Follow by Email

Sunday, October 28, 2012

Who’s Afraid of Virginia Woolf? (Steppenwolf Theatre Company)



By Harry Forbes

Though it may seem that we all just saw Edward Albee’s classic play of sadomasochistic marital sparring – and indeed, that fine Kathleen Turner-Bill Irwin production was a mere seven years ago – there was every reason to import Steppenwolf’s 2011 mounting.

For this is very special indeed, with four sensational performances, and revelatory direction by Pam MacKinnon. Amy Morton is, at first, less an obvious harridan than Turner, Colleen Dewhurst (who played Martha in another excellent revival opposite Ben Gazzara in 1976), Elizabeth Taylor in the film, Diana Rigg in a London revival, or originator Uta Hagen (based on the vivid three-disc set that Columbia Records issued when the play was new). But when Morton needs to show her mettle, she does. And how!

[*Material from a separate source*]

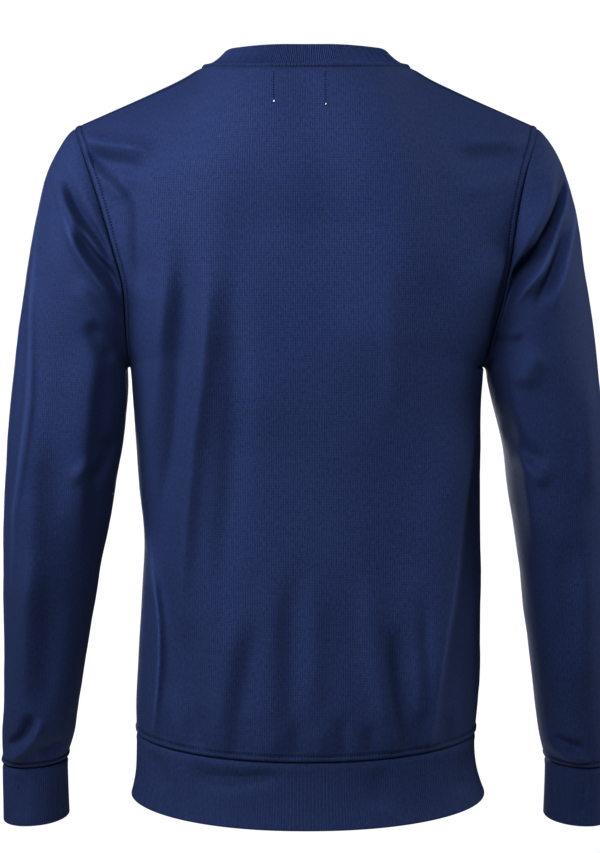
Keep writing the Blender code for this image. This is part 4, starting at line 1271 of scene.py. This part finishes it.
def knit_height(u, v):
    """Height of a plain knit: rounded wales with V-shaped stitches."""
    turns = u * (1.0 / WALE)
    wale = turns.sum("ABSOLUTE", turns.sum("FRACT", turns, 0.0) - 0.5)
    lean = v * (1.0 / COURSE) + wale * STITCH_LEAN
    stitch = lean.sum("SINE", lean * (2 * math.pi)) * 0.5 + 0.5
    return (1.0 - wale * wale * 4.0) * WALE_SHARE + stitch * STITCH_SHARE


def needle_dimples(finish):
    """Where the stitches draw the cloth in along their rows."""
    row = finish.attribute("needle_row")
    run = finish.attribute("seam_run")
    swing = run.sum("COSINE", run * (2 * math.pi / NEEDLE_PITCH))
    return row * (swing * 0.5 + 0.5)


print("stitches to a metre of cloth:", round(1.0 / COURSE), "up by", round(1.0 / WALE), "across")

# %% The navy of the cloth, and the marks on it
SHADOW_NAVY = (0.0010, 0.0015, 0.0040, 1.0)
KNIT_SHEEN = 0.05
STREAK_SCALE = 700.0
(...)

And Tracey Letts makes an almost scarily forceful George once he cuts loose, and throughout the play, he radiates a vibe of percolating danger. He’s a far less passive, browbeaten George than his predecessors in the role.

As Nick and Honey, the young couple invited over to George and Martha’s for an evening of fun and games and heavy drinking, Madison Dirks and Carrie Coon are equally fine. Dirks brilliantly conveys the opportunistic aspect of the ambitious Nick, and Coon nearly steals the play with her fine-line funny/tragic portrayal of his alcoholic, emotionally fragile wife Honey.

Though it's a long play – well over three hours, with two intervals – MacKinnon maintains a riveting pace, and the play’s final moments, with Morton particularly wrenching, have never been better staged.

Todd Rosenthal’s set – book-strewn and worn with time -- is richly detailed. Nan Cibula-Jenkins’s costumes and Allen Lee Hughes’ lighting design are all ace.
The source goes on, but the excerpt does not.